Hints of a slowdown are also creeping into the numbers. Consumer spending – a big prop to the U.S. economy – fell in January for the first time in 20 months before rebounding a bit the following month. Inflation remains stubbornly above the Federal Reserve’s 2% target. Economists are revising downward their estimates of economic growth for the first quarter.

Consumers look at Apple products as smartphones are on display in the foreground.
Hollie Adams/Reuters/File
Apple iPhone 16 smartphones are displayed at a store in London, Oct. 6, 2024. Apple has announced plans for a major new investment in U.S. production – part of a wider trend of corporate announcements that could boost American manufacturing.

Leverage for Trump

The president retains some advantages. Some big names have already committed to big investments in U.S. factories, including Apple, Japan-based SoftBank, Taiwan Semiconductor Manufacturing Co., Johnson & Johnson, and the United Arab Emirates. Job growth – another big prop to the economy – continues, although at a decelerating rate. The tax cuts Mr. Trump is proposing could go some way toward cooling consumer anger over rising prices. Those price hikes should be a one-time event, although it may not feel that way if companies try to ease the sticker shock by delaying price increases.

In a strange way, the nation’s huge trade deficit also gives Mr. Trump negotiating leverage. Other countries need the U.S. more than the U.S. needs them. And America’s large domestic market insulates it better from a downturn in exports than its more export-dependent trading partners: Mexico, Canada, China, Japan, and the European Union.
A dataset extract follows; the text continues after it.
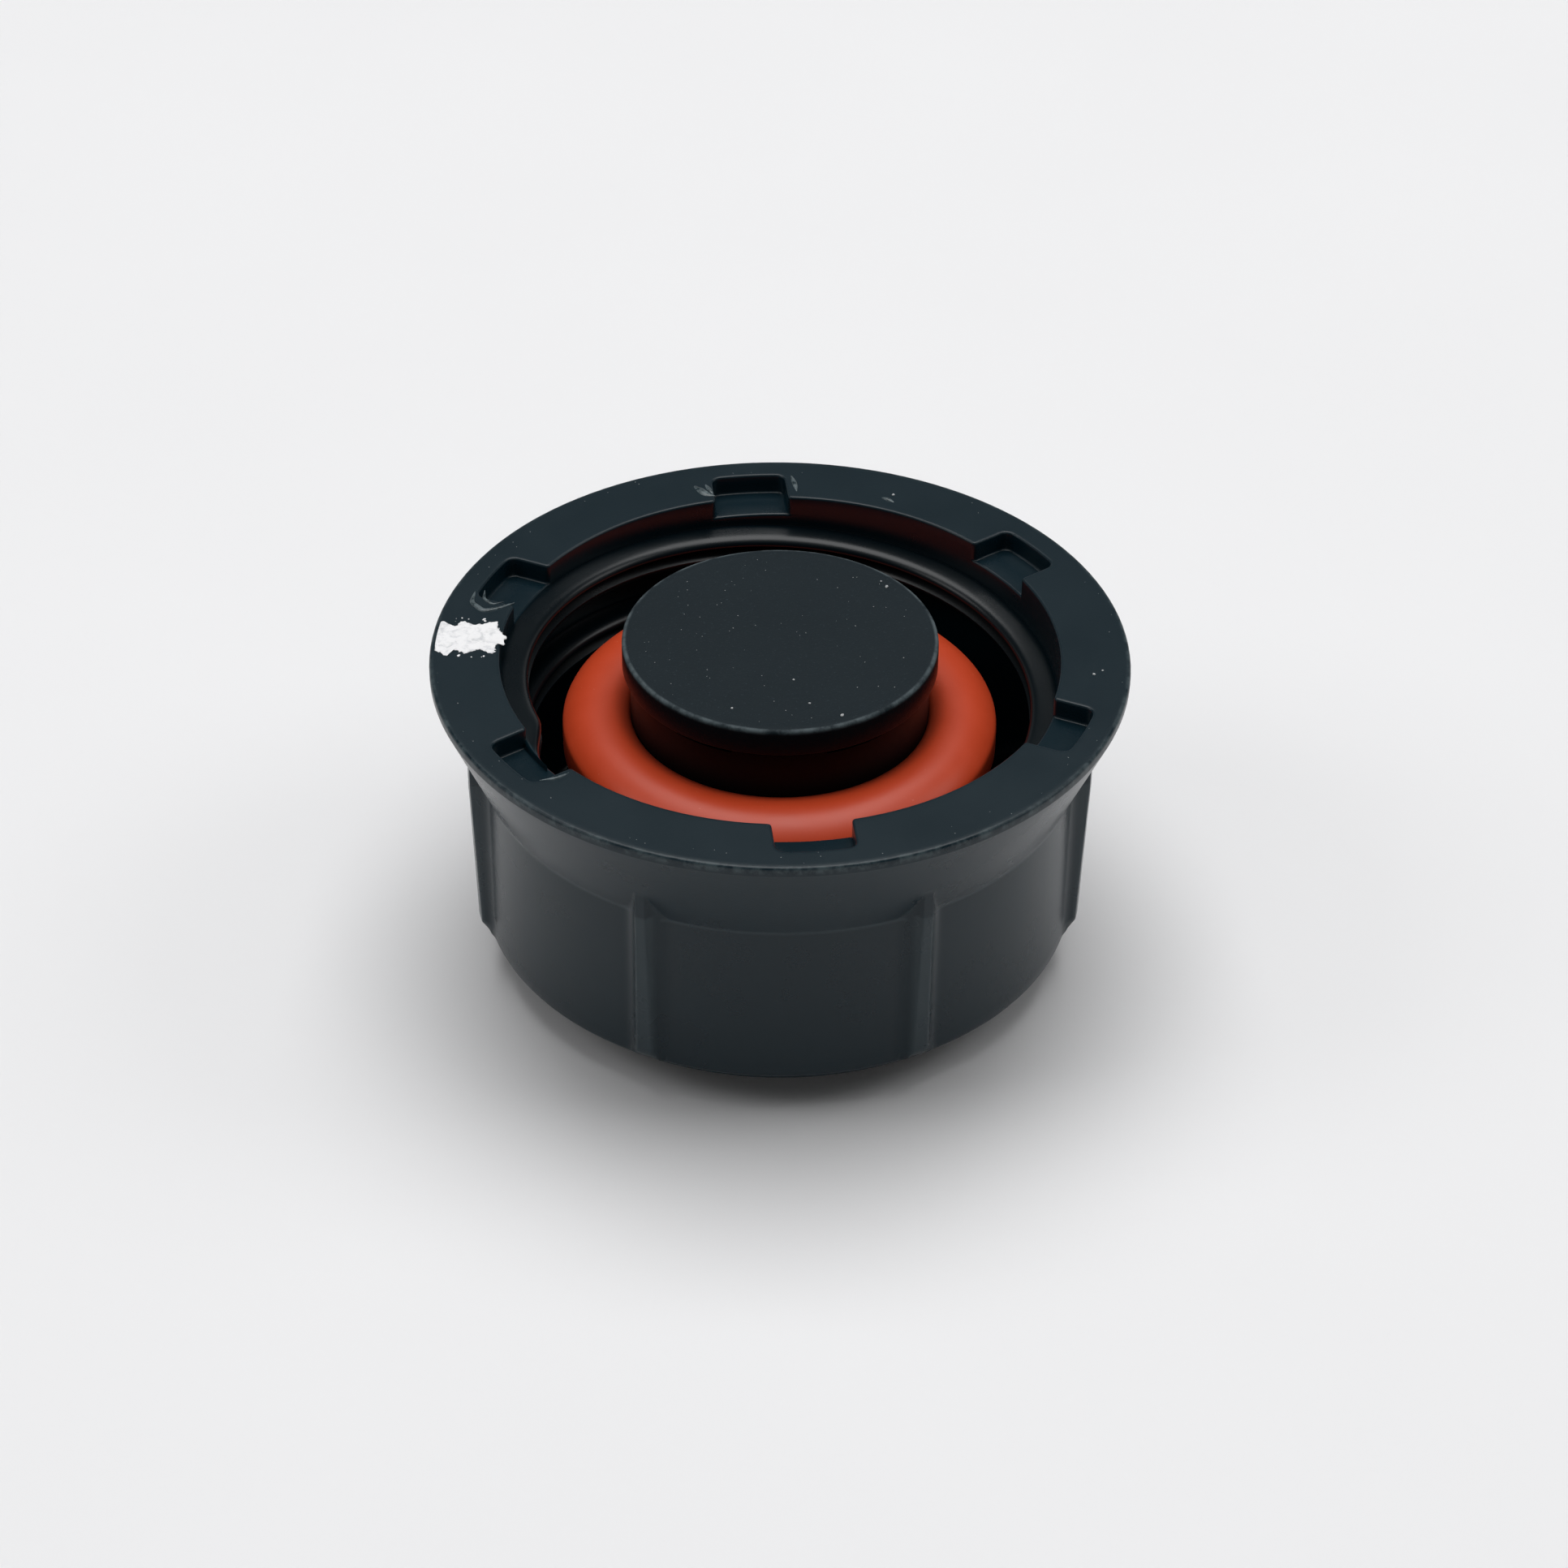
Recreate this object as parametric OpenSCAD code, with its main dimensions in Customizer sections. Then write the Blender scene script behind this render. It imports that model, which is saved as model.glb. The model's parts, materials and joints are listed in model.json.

Should the president use that leverage to negotiate down tariffs all around, it could boost growth in the U.S. and world economy. If he keeps tariffs in place to fund his tax cuts or to try to protect U.S. industry, growth is likely to slow around the globe, including in the U.S.

The ambiguity emanating from the White House makes it hard to know who’ll be leading America’s trade policies: Trump the negotiator or Trump the protectionist.